Venkateswaran Dakshinamoorthy (9 December 1919 – 2 August 2013) was a veteran Carnatic musician and composer and music director of Malayalam, Tamil and Hindi films. His predominantly worked in Malayalam cinema.

He set scores for the songs in over 125 films, and composed as many as 1400 songs over a period of 63 years. Fondly known as Swami, he was instrumental in pioneering classical music-based film songs. Revered as one of the forefathers of the Malayalam music industry, he mentored many of the renowned contemporary singers and composers including P. Leela and K. J. Yesudas.
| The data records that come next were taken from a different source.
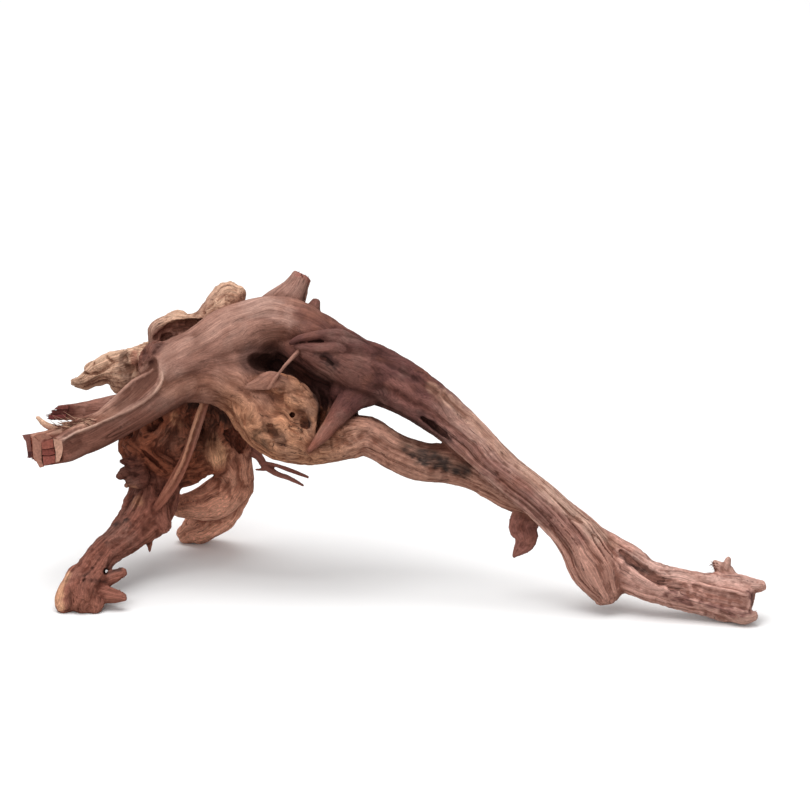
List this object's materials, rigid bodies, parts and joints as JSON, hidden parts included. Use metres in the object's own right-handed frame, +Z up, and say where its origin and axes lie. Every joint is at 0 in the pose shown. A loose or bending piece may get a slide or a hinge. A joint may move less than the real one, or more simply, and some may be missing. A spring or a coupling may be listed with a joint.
{
  "type": "driftwood root",
  "caption": "Weathered driftwood root: a forked limb arches from a gnarled trunk on two legs down to a far tip, as decor or a perch.",
  "frame": {"origin": "on the surface that the root rests on, below the middle of its bounding box", "axes": "+X along the root from the broken arm to the far tip, +Y away from the front view, +Z up"},
  "size_m": [0.5953, 0.2047, 0.2415],
  "materials": {
    "driftwood": "dry weathered wood, bare, rough, grey-brown to tan with dark cracks"
  },
  "bodies": {
    "root": {"driftwood_root": "driftwood"}
  },
  "joints": []
}
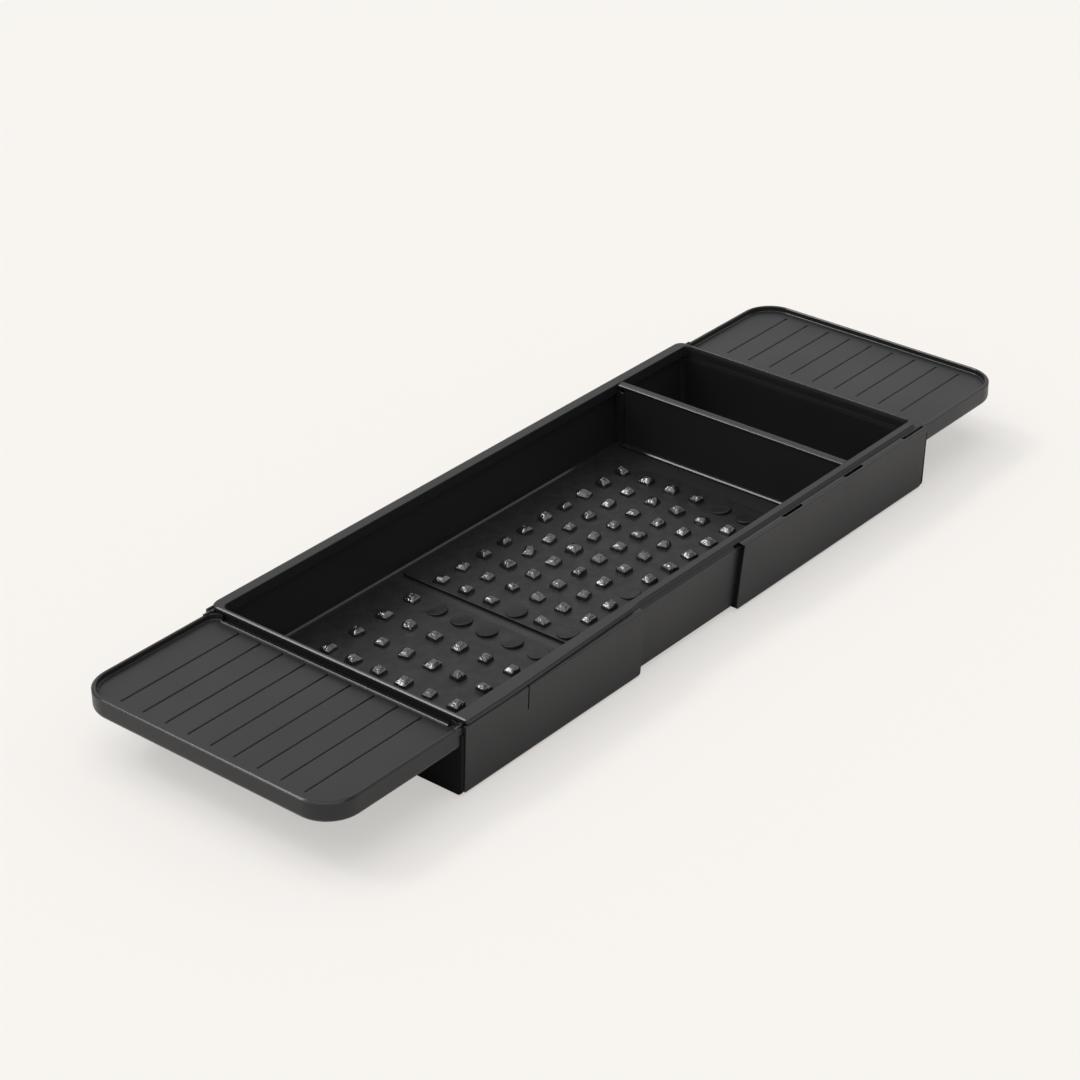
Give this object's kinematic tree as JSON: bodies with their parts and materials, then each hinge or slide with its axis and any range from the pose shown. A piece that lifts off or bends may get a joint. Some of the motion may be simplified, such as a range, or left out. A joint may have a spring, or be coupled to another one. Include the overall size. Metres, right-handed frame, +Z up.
{
  "type": "extending bath caddy",
  "caption": "Long shallow bath tray in two sliding channel sleeves, each with a wide flat wing for a bath's rim, with studded mats and a lift-out cross divider.",
  "frame": {"origin": "middle of the closed caddy in plan, at the underside of the feet", "axes": "+X along the tray towards the divided end, -Y towards the front wall with the windows, +Z up"},
  "size_m": [0.5824, 0.18, 0.0439],
  "materials": {
    "moulded_black": "satin, finely textured",
    "stud_rubber": "satin sheet with glossy studs",
    "grip_rubber": "matte",
    "screw_steel": "plain zinc"
  },
  "bodies": {
    "tray_body": {"tray": "moulded_black", "near_stud_mat": "stud_rubber", "main_stud_mat": "stud_rubber"},
    "divider_body": {"divider": "moulded_black"},
    "near_sleeve_body": {"near_sleeve": "moulded_black", "near_wing": "moulded_black", "near_wing_screw_left": "screw_steel", "near_wing_screw_right": "screw_steel", "near_grip_strip_inner": "grip_rubber", "near_grip_strip_outer": "grip_rubber", "near_foot_end_left": "grip_rubber", "near_foot_end_right": "grip_rubber", "near_foot_mouth_left": "grip_rubber", "near_foot_mouth_right": "grip_rubber"},
    "far_sleeve_body": {"far_sleeve": "moulded_black", "far_wing": "moulded_black", "far_wing_screw_left": "screw_steel", "far_wing_screw_right": "screw_steel", "far_grip_strip_inner": "grip_rubber", "far_grip_strip_outer": "grip_rubber", "far_foot_end_left": "grip_rubber", "far_foot_end_right": "grip_rubber", "far_foot_mouth_left": "grip_rubber", "far_foot_mouth_right": "grip_rubber"}
  },
  "joints": [
    {"name": "near_slide", "type": "slide", "parent": "tray_body", "child": "near_sleeve_body", "axis": [-1, 0, 0], "range_m": [0, 0.0585]},
    {"name": "far_slide", "type": "slide", "parent": "tray_body", "child": "far_sleeve_body", "axis": [1, 0, 0], "range_m": [0, 0.117]},
    {"name": "divider_lift", "type": "slide", "parent": "tray_body", "child": "divider_body", "axis": [0, 0, 1], "range_m": [0, 0.036]}
  ]
}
In 1998, he was honoured with the J. C. Daniel Award, Kerala government's highest honour for his contributions to Malayalam cinema.

==Biography==

Dakshinamoorthy was born in a Tamil Brahmin family on 9 December 1919 as Venkateswaran Dakshinamoorthy Iyer, to Parvathiammal and D. Venkateswara Iyer a Bank Officer, at Mullakkal in Quilon, Travancore (Present-day Alappuzha district, Kerala). He was the eldest among the seven children of his parents, whom he funnily described as 'those like seven notes'. He had two brothers and four sisters. His interest in music was nurtured by his mother, who taught him keerthanas of Thyagaraja Swamikal when he was still a child. He had grasped at least 27 songs just by hearing them when they were being rendered by his mother and sister. When he was ten years old, Venkatachalam Potti in Thiruvananthapuram taught him Carnatic music and the tutelage continued for three years. His first public performance was when he was 13 years old, at the Ambalapuzha Sri Krishna temple. It was his habit to offer prayers to "Vaikkathappa Annadhaana Prabho" or Lord Shiva daily, in the morning, and before going to bed. His primary schooling was in Sanaathana Dharma Vidyashaala, Alappuzha, till the 5th standard. He continued in Kiliparam School. He completed his HSC at Shri Moola Vilasa High School, Thiruvananthapuram, and then he decided that music had to be his future. After finishing S.S.L.C., he learned carnatic music from Venkatachalam Potty in Thiruvananthapuram. Swami came to Vaikom at the age of 16, practiced and taught music. During that period when he was 20-22, he received "The Nirmaalya Darshan" of Vaikathappan for three and a half years continuously. This feat played a big part in his route to greatness.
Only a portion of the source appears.